The Giants have been efficient in using the eighth-year veteran on all occasions, not just in taking advantage of smaller defensive backs.

"He has been effective against little corners and big corners," Mangini added. "He is equal opportunist that way in terms of his approach to the different corners he's faced."

"He's a deep-threat guy. In the red zone you expect the ball to go to him," rookie cornerback Darrelle Revis said. "He's an all-around receiver. There's nothing else you can say about him. He's got six touchdowns in just a couple of games, so you know they're going to throw him the ball."

Burress has caught 19 passes on the season and six of them have been for touchdowns, at least one in each of the Giants' four games. He also leads the team with 286 receiving yards despite having two games in which he caught only six passes for 56 yards combined.

"He's been a problem since he's been in the league," Mangini said.

One player on the Jets roster can confirm that statement. Defensive back Hank Poteat was teammates with Burress for both of their first three years in the NFL after the Steelers drafted them in 2000. (Burress was taken eighth overall from Michigan State, Poteat 77th overall from Pitt.)

"He was one of the first big receivers that I had to cover who had good speed," said Poteat. "He's a big guy who's very skilled, not just a regular big guy like some who can't run fast and get off the line. I definitely got good workouts playing against him every day in practice."

Since those days in Pittsburgh, Poteat has kept his eye on his old friend and has seen him develop into the dominating target he is today.

"Since then I've seen he's grown even more as a receiver, he's making some of the catches he might not have made before, so you can tell he's been focused over the years and he's concentrating on what little weaknesses he's had," said Poteat, who has played in 15 games for the Jets the last two seasons. "Every year he's gotten better because he's a true professional. I think he's doing a good job and we definitely have a challenge."

But if the Jets want to focus on shutting down Burress, their chances of survival are slim.

"You know he is dangerous and that they are going to send him deep," safety Kerry Rhodes said. "We have to try and control him, but we can't key on him because they have so many other weapons."

Shockey is another weapon teams have to always deal with. Just when defenses assume they have control over the former Miami Hurricane, he blows up for big yardage or a touchdown.

Last time the Jets faced off with the Giants in 2003, Shockey caught eight passes for 86 yards. Although he has yet to find paydirt this season, he has caught seven touchdowns for the Giants in each of the previous two seasons and has 24 in his career.

Unlike the standard NFL tight end, Shockey has the speed and hands to line up in the slot — a place the Jets defense figures to see him often this weekend.

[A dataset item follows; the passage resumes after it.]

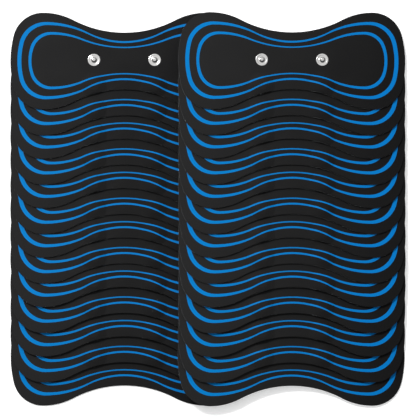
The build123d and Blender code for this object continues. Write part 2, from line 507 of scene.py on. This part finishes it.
def build_cover():
    """The cloth, cut to the pad's outline, with its upper edge rolled over."""
    mesh = cut_outline(PAD_OUTLINE)
    bmesh.ops.edgeloop_fill(mesh, edges=mesh.edges)
    thicken(mesh, COVER_BASE, COVER_THICKNESS)
    ease(mesh, PAD_THICKNESS, COVER_EDGE, 3)
    return mesh


def plain_weave(tree, where):
    """Height of a plain weave: threads that pass over and under each other, a little uneven."""
    stray = add_node(tree, "ShaderNodeTexNoise", [("Scale", 500), ("Detail", 2)])
    tree.links.new(where, stray.inputs["Vector"])
    reach = THREAD_PITCH * THREAD_STRAY
    shift = add_node(tree, "ShaderNodeVectorMath", [("Scale", reach)], operation="SCALE")
    tree.links.new(stray.outputs["Color"], shift.inputs[0])
    moved = add_node(tree, "ShaderNodeVectorMath", operation="ADD")
    tree.links.new(where, moved.inputs[0])
    tree.links.new(shift.outputs["Vector"], moved.inputs[1])
    return crossed_waves(tree, moved.outputs["Vector"], "SINE", pi / THREAD_PITCH, "MULTIPLY")


def painted_side_shade_and_clouds(tree, where, scale, cloudiness):
    """Painted light and shade: lighter towards the pad's left end and darker towards its right end, as if
    lit from the left, with small random clouds in it.
    """
    half_width = PAD_OUTLINE["half_width"]
    # painted shade: runs from lit at the pad's left end to shaded at its right end
    painted_light_ramp = ramp(tree, split_axes(tree, where)["X"], half_width, -half_width, 0.10, 0.85)
    cloud = add_node(tree, "ShaderNodeMath", operation="ADD")
    tree.links.new(painted_light_ramp, cloud.inputs[0])
    tree.links.new(mottle(tree, where, scale, 3, -cloudiness, cloudiness), cloud.inputs[1])
    return cloud.outputs[0]


def black_cloth():
    """Black coated cloth: fine weave, slightly cloudy, with painted light and shade, lighter towards the
    pad's left end and darker towards its right.
    """
    material, tree, shader = new_material("black_coated_cloth", Specular_IOR_Level=0.05, Sheen_Weight=0.01)
    where = cut_map(tree)
    tint(tree, shader, painted_side_shade_and_clouds(tree, where, 1500, 0.16), CLOTH_SHADED_END, CLOTH_LIT_END)
    tree.links.new(mottle(tree, where, 40, 2, 0.66, 0.80), shader.inputs["Roughness"])
    raise_by(tree, shader, plain_weave(tree, where), 0.00003, 0.5)
    return material


cover_shapes = all_shapes("cover", build_cover)
for cover in lay_on_pads(cover_shapes, "cover_cloth", "cover", black_cloth()):
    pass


# ---- Printed bands ----
# Two blue lines follow the outline on every cover. They are screen-printed in one thick pass of ink, so they
# stand a hair above the cloth; each is broad at the pad's ends and fine at the neck.

BAND_OFFSET = 0.0003  # above the middle of the pad
INK_SINK = 0.00001  # the ink soaks this far into the cloth
INK_THICKNESS = 0.00005
BAND_LOOPS = {
    "outer": (
        {
            "half_width": 0.08112, "neck": 0.01490, "lobe": 0.02953,
            "crest_inset": 0.02112, "shoulder": 0.0690, "corner": 0.0200,
        },
        {
            "half_width": 0.07812, "neck": 0.01350, "lobe": 0.02728,
            "crest_inset": 0.01962, "shoulder": 0.0717, "corner": 0.0186,
        },
    ),
    "inner": (
        {
            "half_width": 0.07272, "neck": 0.01053, "lobe": 0.02188,
            "crest_inset": 0.01672, "shoulder": 0.0607, "corner": 0.0158,
        },
        {
            "half_width": 0.07052, "neck": 0.00961, "lobe": 0.01993,
            "crest_inset": 0.01562, "shoulder": 0.0627, "corner": 0.0147,
        },
    ),
}
# painted shade and painted light: the shaded and lit ends of the ink's painted side-to-side shading; the
# random clouds also vary between them
INK_SHADED_END = (0.0003, 0.150, 0.452)
INK_LIT_END = (0.0008, 0.180, 0.500)


def build_band(outer, inner):
    """A closed ribbon of ink between two butterfly loops."""
    mesh = cut_outline(outer)
    inside = cut_outline(inner)
    data = bpy.data.meshes.new("inner_loop")
    inside.to_mesh(data)
    inside.free()
    mesh.from_mesh(data)
    bpy.data.meshes.remove(data)
    bmesh.ops.bridge_loops(mesh, edges=mesh.edges)
    bmesh.ops.translate(mesh, verts=mesh.verts, vec=(0, BAND_OFFSET, 0))
    return thicken(mesh, PAD_THICKNESS - INK_SINK, INK_SINK + INK_THICKNESS)


def blue_ink():
    """Satin blue ink that lets the weave show through a little, with painted light and shade: lighter
    towards the pad's left end.
    """
    material, tree, shader = new_material("blue_screen_ink", Specular_IOR_Level=0.03)
    where = cut_map(tree)
    tint(tree, shader, painted_side_shade_and_clouds(tree, where, 700, 0.25), INK_SHADED_END, INK_LIT_END)
    tree.links.new(mottle(tree, where, 300, 2, 0.42, 0.55), shader.inputs["Roughness"])
    raise_by(tree, shader, plain_weave(tree, where), 0.00002, 0.35)
    return material


ink_material = blue_ink()
for word, (outer, inner) in BAND_LOOPS.items():
    band_shapes = all_shapes(f"{word}_band", lambda: build_band(outer, inner))
    lay_on_pads(band_shapes, f"{word}_band", "cover", ink_material)


# ---- Snap studs and eyelets ----
# Nickel-plated brass. The stud's flange and its hollow head are drawn from one disc; the eyelet comes up
# from under the carbon film, through film and cover, and is riveted inside the head. The socket of a lead
# grips the head.

FLANGE_RADIUS = 0.0047
FLANGE_THICKNESS = 0.00040
FLANGE_DISH = [  # (radius, height) places from the flange's raised rim, down its channel and up to the waist
    (0.00380, 0.00040), (0.00358, 0.00036), (0.00322, 0.00028), (0.00300, 0.00025), (0.00270, 0.00025),
    (0.00240, 0.00029), (0.00212, 0.00038), (0.00186, 0.00052), (0.00166, 0.00068),
]
WAIST_RADIUS = 0.00155
WAIST_FOOT = 0.00082
WAIST_TOP = 0.00100
BORE_RADIUS = 0.00120
LAND_TOP = 0.00140  # the head is widest, and upright, from the waist up to here
CROWN_RADIUS = STUD_HEIGHT - LAND_TOP
CROWN_WALL = 0.00035
EYELET_RADIUS = 0.0036
EYELET_FLANGE = 0.00020
POST_RADIUS = 0.00115
POST_BORE = 0.00085
POST_REACH = 0.00130  # how far the post stands up into the head
POST_EDGE = 0.00006
EYELET_MOUTH = 0.00008
TURN_STEPS = 48


def chain(mesh, point, places):
    """Adds straight edges through the given (radius, height) places and returns the last point."""
    for radius, height in places:
        grown = bmesh.ops.extrude_vert_indiv(mesh, verts=[point])["verts"][0]
        grown.co = (radius, 0, height)
        point = grown
    return point


def turn(mesh):
    """Turns a half section about the vertical axis into a closed piece."""
    bmesh.ops.spin(
        mesh, geom=mesh.verts[:] + mesh.edges[:], cent=(0, 0, 0), axis=(0, 0, 1), dvec=(0, 0, 0),
        angle=2 * pi, steps=TURN_STEPS, use_merge=True,
    )
    bmesh.ops.remove_doubles(mesh, verts=mesh.verts, dist=1e-7)
    return mesh


def build_stud():
    """Half section of the stud from its bore, under the flange, round the rim and up over the head."""
    mesh = bmesh.new()
    rim = FLANGE_THICKNESS / 2
    point = bmesh.ops.create_vert(mesh, co=(0, 0, STUD_HEIGHT - CROWN_WALL))["vert"][0]
    point = chain(mesh, point, [
        (BORE_RADIUS, STUD_HEIGHT - CROWN_WALL),
        (BORE_RADIUS, 0),
        (FLANGE_RADIUS - rim, 0),
    ])
    point = arc_in_section(mesh, point, (FLANGE_RADIUS - rim, rim), pi, 6)
    point = chain(mesh, point, FLANGE_DISH)
    point = chain(mesh, point, [
        (WAIST_RADIUS, WAIST_FOOT),
        (WAIST_RADIUS + 0.00006, WAIST_TOP - 0.00016),
        (HEAD_RADIUS - 0.00010, WAIST_TOP - 0.00005),
        (HEAD_RADIUS, WAIST_TOP + 0.00008),
        (HEAD_RADIUS, LAND_TOP),
    ])
    point = arc_in_section(mesh, point, (HEAD_RADIUS - CROWN_RADIUS, LAND_TOP), pi / 2, 10)
    chain(mesh, point, [(0, STUD_HEIGHT)])
    return turn(mesh)


def arc_in_section(mesh, point, centre, sweep, steps):
    """A round stretch of a half section, about a (radius, height) centre."""
    spun = bmesh.ops.spin(
        mesh, geom=[point], cent=(centre[0], 0, centre[1]), axis=(0, -1, 0), dvec=(0, 0, 0),
        angle=sweep, steps=steps,
    )
    return spun["geom_last"][0]


def build_eyelet():
    """Half section of the eyelet: flange below, and above it a tube whose end is slightly bevelled."""
    mesh = bmesh.new()
    top = FILM_BASE - GLUE_LINE / 2
    foot = top - EYELET_FLANGE
    tip = PAD_THICKNESS + POST_REACH
    rim = EYELET_FLANGE / 2
    first = bmesh.ops.create_vert(mesh, co=(POST_BORE, 0, foot + EYELET_MOUTH))["vert"][0]
    point = chain(mesh, first, [(POST_BORE + EYELET_MOUTH, foot), (EYELET_RADIUS - rim, foot)])
    point = arc_in_section(mesh, point, (EYELET_RADIUS - rim, foot + rim), pi, 6)
    point = chain(mesh, point, [
        (POST_RADIUS, top),
        (POST_RADIUS, tip - POST_EDGE),
        (POST_RADIUS - POST_EDGE, tip),
        (POST_BORE, tip),
    ])
    mesh.edges.new((point, first))
    return turn(mesh)


def nickel():
    """Bright tumbled nickel with fine scratches and a little haze."""
    material, tree, shader = new_material("nickel_plate", Metallic=1.0)
    where = add_node(tree, "ShaderNodeTexCoord").outputs["Object"]
    tint(tree, shader, mottle(tree, where, 2500, 3, 0, 1), (0.40, 0.395, 0.39), (0.54, 0.535, 0.525))
    tree.links.new(mottle(tree, where, 1800, 4, 0.08, 0.16), shader.inputs["Roughness"])
    raise_by(tree, shader, mottle(tree, where, 5200, 3, 0, 1), 0.00001, 0.25)
    return material


nickel_material = nickel()
stud_mesh = finish_mesh(build_stud(), "stud")
eyelet_mesh = finish_mesh(build_eyelet(), "eyelet")
stud_shapes = dict.fromkeys((0, SHORT_STEP, LONG_STEP), stud_mesh)
eyelet_shapes = dict.fromkeys((0, SHORT_STEP, LONG_STEP), eyelet_mesh)
for side, word in ((-1, "left"), (1, "right")):
    across = side * SNAP_PITCH / 2
    stud_place = (across, SNAP_OFFSET, PAD_THICKNESS)
    lay_on_pads(stud_shapes, f"stud_{word}", "snap_studs", nickel_material, stud_place)
    eyelet_place = (across, SNAP_OFFSET, 0)
    lay_on_pads(eyelet_shapes, f"eyelet_{word}", "eyelets", nickel_material, eyelet_place)


# ---- Table, light and camera ----
# A plain white table under a lit ceiling that is brightest behind the pads, with a pale horizon and one
# small key lamp from the upper left. The camera looks straight down on the pads through a long lens.

TABLE_HALF = 3.0
VIEW_FIELD = 0.316
VIEW_HEIGHT = 4.0
VIEW_RISE = 0.0009  # the view is centred a little above the middle of the pads
SENSOR = 36.0
SKY_MIDDLE = (-0.15, 0.40, 0.9)  # the brightest part of the ceiling
KEY_PLACE = (-1.2, 1.9, 3.9)

floor_mesh = bmesh.new()
bmesh.ops.create_grid(floor_mesh, x_segments=1, y_segments=1, size=TABLE_HALF)
floor = bpy.data.objects.new("table_top", finish_mesh(floor_mesh, "table_top"))
bpy.context.scene.collection.objects.link(floor)
floor_material, floor_tree, floor_shader = new_material(
    "white_table", Base_Color=(0.93, 0.93, 0.93, 1), Roughness=0.9, Specular_IOR_Level=0.1
)
floor_shader.inputs["Emission Color"].default_value = (1, 1, 1, 1)
floor_shader.inputs["Emission Strength"].default_value = 0.38
floor.data.materials.append(floor_material)

world = bpy.data.worlds.new("studio")
world.use_nodes = True
sky = world.node_tree
direction = add_node(sky, "ShaderNodeTexCoord").outputs["Generated"]
toward = add_node(sky, "ShaderNodeVectorMath", operation="DOT_PRODUCT")
toward.inputs[1].default_value = Vector(SKY_MIDDLE).normalized()
sky.links.new(direction, toward.inputs[0])
ceiling = ramp(sky, toward.outputs["Value"], 0.45, 0.92, 0.03, 1.30)
horizon = ramp(sky, split_axes(sky, direction)["Z"], 0.20, 0.12, 0, 1)
light = add_node(sky, "ShaderNodeMath", operation="MAXIMUM")
sky.links.new(ceiling, light.inputs[0])
sky.links.new(horizon, light.inputs[1])
sky.nodes["Background"].inputs["Color"].default_value = (1, 1, 1, 1)
sky.links.new(light.outputs[0], sky.nodes["Background"].inputs["Strength"])
bpy.context.scene.world = world
bpy.context.scene.view_settings.view_transform = "Standard"

lamp = bpy.data.lights.new("key", "AREA")
lamp.size = 0.5
lamp.energy = 130
holder = bpy.data.objects.new("key", lamp)
holder.location = KEY_PLACE
holder.rotation_euler = (-Vector(KEY_PLACE)).to_track_quat("-Z", "Y").to_euler()
bpy.context.scene.collection.objects.link(holder)

lens = bpy.data.cameras.new("camera")
lens.sensor_width = SENSOR
lens.lens = SENSOR * VIEW_HEIGHT / VIEW_FIELD
lens.clip_end = 20
camera = bpy.data.objects.new("camera", lens)
middle = (cad_low + cad_high) / 2
camera.location = (middle.x, middle.y + VIEW_RISE, VIEW_HEIGHT)
bpy.context.scene.collection.objects.link(camera)
bpy.context.scene.camera = camera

"I know he'll be in the slot," Revis said. "He's a big wide receiver. You could put him up there with Plax with that big frame, that big body. Basically you've got to get physical with him, too, and play him tough."

Another favorable target of Manning's — as well as other Giants quarterbacks the last 12 seasons — is wide receiver Amani Toomer. The Giants' 1996 second-round pick is approaching his 50th career receiving touchdown, and on top of that he has found tremendous success against the Jets.

In their last meeting in '03, Toomer had 127 receiving yards and a touchdown on six catches. That was a downgrade from his previous game against the Green & White, in December 1999, when he hauled in six passes for 181 yards and three touchdowns in the Giants' 41-28 victory.

"Their ability to stretch the field vertically with a lot of different players, whether it's Burress, Shockey or Toomer, they have that ability," Mangini said. "And there are a lot of big plays on tape."

If Revis, Rhodes and the rest of the Jets secondary can contain these weapons, then they'll have their share of big plays on the game video come Monday.